Below are some entries. Copy each line that holds the string "joints".

● ● ● ●

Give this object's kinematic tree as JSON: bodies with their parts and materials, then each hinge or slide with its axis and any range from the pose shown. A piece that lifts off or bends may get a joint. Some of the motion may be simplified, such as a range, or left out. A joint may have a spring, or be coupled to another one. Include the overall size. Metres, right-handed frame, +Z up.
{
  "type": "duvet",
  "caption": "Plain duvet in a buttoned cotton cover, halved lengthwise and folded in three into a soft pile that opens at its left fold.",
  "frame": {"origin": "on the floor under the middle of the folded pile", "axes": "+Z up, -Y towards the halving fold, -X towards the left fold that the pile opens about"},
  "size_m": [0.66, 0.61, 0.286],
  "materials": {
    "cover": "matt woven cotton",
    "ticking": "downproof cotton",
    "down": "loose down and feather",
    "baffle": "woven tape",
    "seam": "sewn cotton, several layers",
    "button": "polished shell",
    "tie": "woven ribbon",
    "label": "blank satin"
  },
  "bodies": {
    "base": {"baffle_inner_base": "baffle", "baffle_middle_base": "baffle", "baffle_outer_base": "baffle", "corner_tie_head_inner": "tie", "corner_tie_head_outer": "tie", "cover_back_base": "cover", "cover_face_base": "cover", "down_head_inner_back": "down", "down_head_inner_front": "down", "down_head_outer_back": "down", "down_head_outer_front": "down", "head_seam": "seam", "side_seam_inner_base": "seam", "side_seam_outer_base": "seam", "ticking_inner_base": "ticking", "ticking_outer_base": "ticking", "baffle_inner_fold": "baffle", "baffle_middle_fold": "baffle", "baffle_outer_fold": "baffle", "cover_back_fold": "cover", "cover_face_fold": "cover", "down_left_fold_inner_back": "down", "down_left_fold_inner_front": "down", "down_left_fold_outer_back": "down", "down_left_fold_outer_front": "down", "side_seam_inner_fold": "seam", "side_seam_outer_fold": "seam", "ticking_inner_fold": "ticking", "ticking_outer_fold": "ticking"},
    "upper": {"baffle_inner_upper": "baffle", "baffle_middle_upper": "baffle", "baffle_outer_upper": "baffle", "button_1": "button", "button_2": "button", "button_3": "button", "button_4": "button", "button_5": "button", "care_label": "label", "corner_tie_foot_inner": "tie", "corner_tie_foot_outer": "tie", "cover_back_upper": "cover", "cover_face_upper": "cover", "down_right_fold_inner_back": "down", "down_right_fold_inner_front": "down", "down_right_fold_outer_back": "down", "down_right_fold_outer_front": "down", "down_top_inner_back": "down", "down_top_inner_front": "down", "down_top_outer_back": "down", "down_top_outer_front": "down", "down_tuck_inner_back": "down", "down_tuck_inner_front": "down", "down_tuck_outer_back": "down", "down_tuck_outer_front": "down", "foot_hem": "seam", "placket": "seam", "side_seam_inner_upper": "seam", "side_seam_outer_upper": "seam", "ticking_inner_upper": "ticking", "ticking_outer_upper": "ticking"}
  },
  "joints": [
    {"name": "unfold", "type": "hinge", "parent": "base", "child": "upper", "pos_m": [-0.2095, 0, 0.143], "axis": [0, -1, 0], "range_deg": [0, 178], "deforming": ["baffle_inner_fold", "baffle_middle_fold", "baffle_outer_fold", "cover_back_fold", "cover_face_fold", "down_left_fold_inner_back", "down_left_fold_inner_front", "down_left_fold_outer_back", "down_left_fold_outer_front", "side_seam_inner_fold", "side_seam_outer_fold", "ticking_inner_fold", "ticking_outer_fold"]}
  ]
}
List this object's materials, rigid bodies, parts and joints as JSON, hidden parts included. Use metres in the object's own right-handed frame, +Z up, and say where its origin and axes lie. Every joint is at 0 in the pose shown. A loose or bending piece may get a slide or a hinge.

● ● ● ●

■ The response
  "joints": [
List this object's materials, rigid bodies, parts and joints as JSON, hidden parts included. Use metres in the object's own right-handed frame, +Z up, and say where its origin and axes lie. Every joint is at 0 in the pose shown. A loose or bending piece may get a slide or a hinge.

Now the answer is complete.